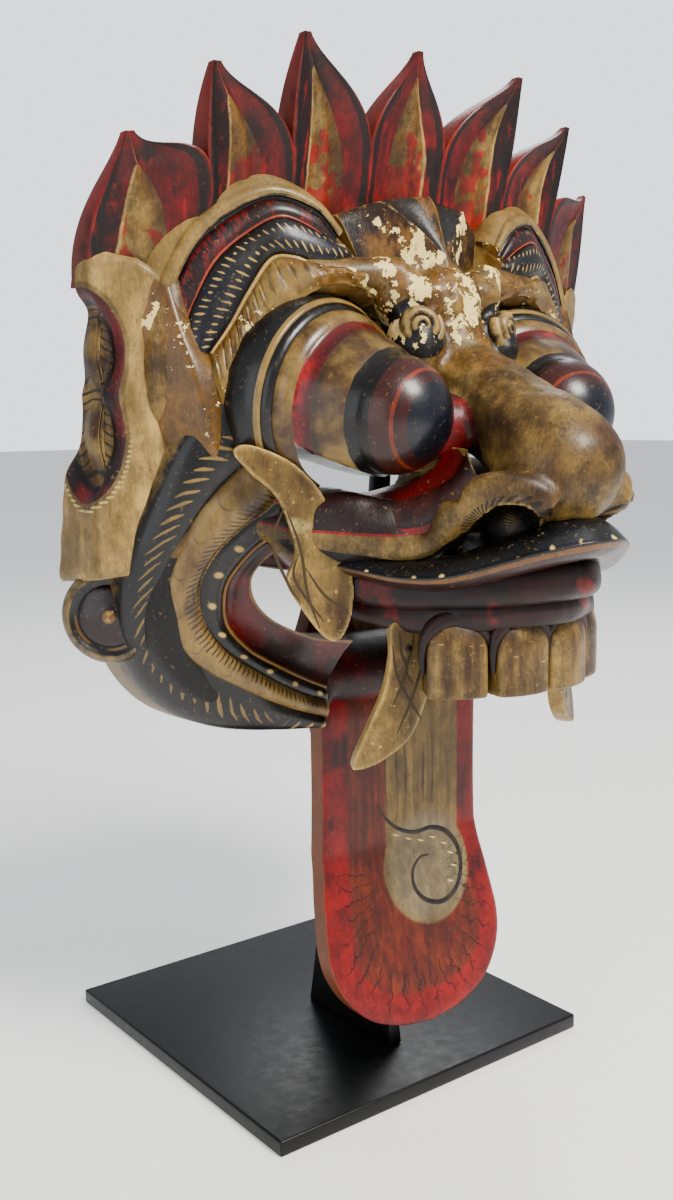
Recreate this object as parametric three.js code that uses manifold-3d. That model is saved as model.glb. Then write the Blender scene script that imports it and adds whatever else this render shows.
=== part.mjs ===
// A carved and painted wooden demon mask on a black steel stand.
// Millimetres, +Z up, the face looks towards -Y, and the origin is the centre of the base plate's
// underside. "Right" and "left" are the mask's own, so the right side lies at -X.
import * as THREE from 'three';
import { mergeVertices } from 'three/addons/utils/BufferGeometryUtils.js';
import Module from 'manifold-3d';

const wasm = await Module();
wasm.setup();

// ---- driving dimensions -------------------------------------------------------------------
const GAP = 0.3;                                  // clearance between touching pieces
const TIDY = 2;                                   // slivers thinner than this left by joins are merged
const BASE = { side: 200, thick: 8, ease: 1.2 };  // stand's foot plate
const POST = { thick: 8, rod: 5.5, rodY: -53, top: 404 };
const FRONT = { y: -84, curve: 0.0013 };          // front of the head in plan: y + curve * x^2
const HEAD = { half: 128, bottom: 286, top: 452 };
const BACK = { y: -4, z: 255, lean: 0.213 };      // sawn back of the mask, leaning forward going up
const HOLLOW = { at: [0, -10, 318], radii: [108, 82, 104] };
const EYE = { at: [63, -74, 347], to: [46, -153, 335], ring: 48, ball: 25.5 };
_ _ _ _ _
WHAT THIS TASK INVOLVES:
Reproduce the complete set of lines precisely as supplied.

SOLVED EXERCISE:
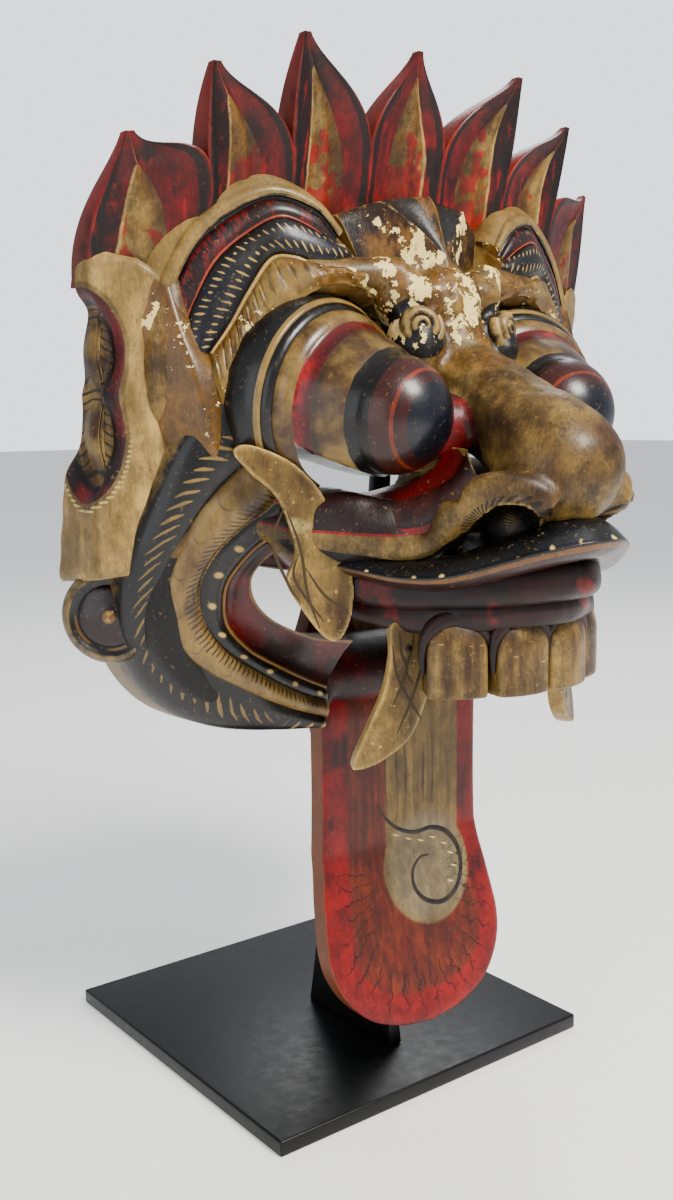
Recreate this object as parametric three.js code that uses manifold-3d. That model is saved as model.glb. Then write the Blender scene script that imports it and adds whatever else this render shows.
=== part.mjs ===
// A carved and painted wooden demon mask on a black steel stand.
// Millimetres, +Z up, the face looks towards -Y, and the origin is the centre of the base plate's
// underside. "Right" and "left" are the mask's own, so the right side lies at -X.
import * as THREE from 'three';
import { mergeVertices } from 'three/addons/utils/BufferGeometryUtils.js';
import Module from 'manifold-3d';

const wasm = await Module();
wasm.setup();

// ---- driving dimensions -------------------------------------------------------------------
const GAP = 0.3;                                  // clearance between touching pieces
const TIDY = 2;                                   // slivers thinner than this left by joins are merged
const BASE = { side: 200, thick: 8, ease: 1.2 };  // stand's foot plate
const POST = { thick: 8, rod: 5.5, rodY: -53, top: 404 };
const FRONT = { y: -84, curve: 0.0013 };          // front of the head in plan: y + curve * x^2
const HEAD = { half: 128, bottom: 286, top: 452 };
const BACK = { y: -4, z: 255, lean: 0.213 };      // sawn back of the mask, leaning forward going up
const HOLLOW = { at: [0, -10, 318], radii: [108, 82, 104] };
const EYE = { at: [63, -74, 347], to: [46, -153, 335], ring: 48, ball: 25.5 };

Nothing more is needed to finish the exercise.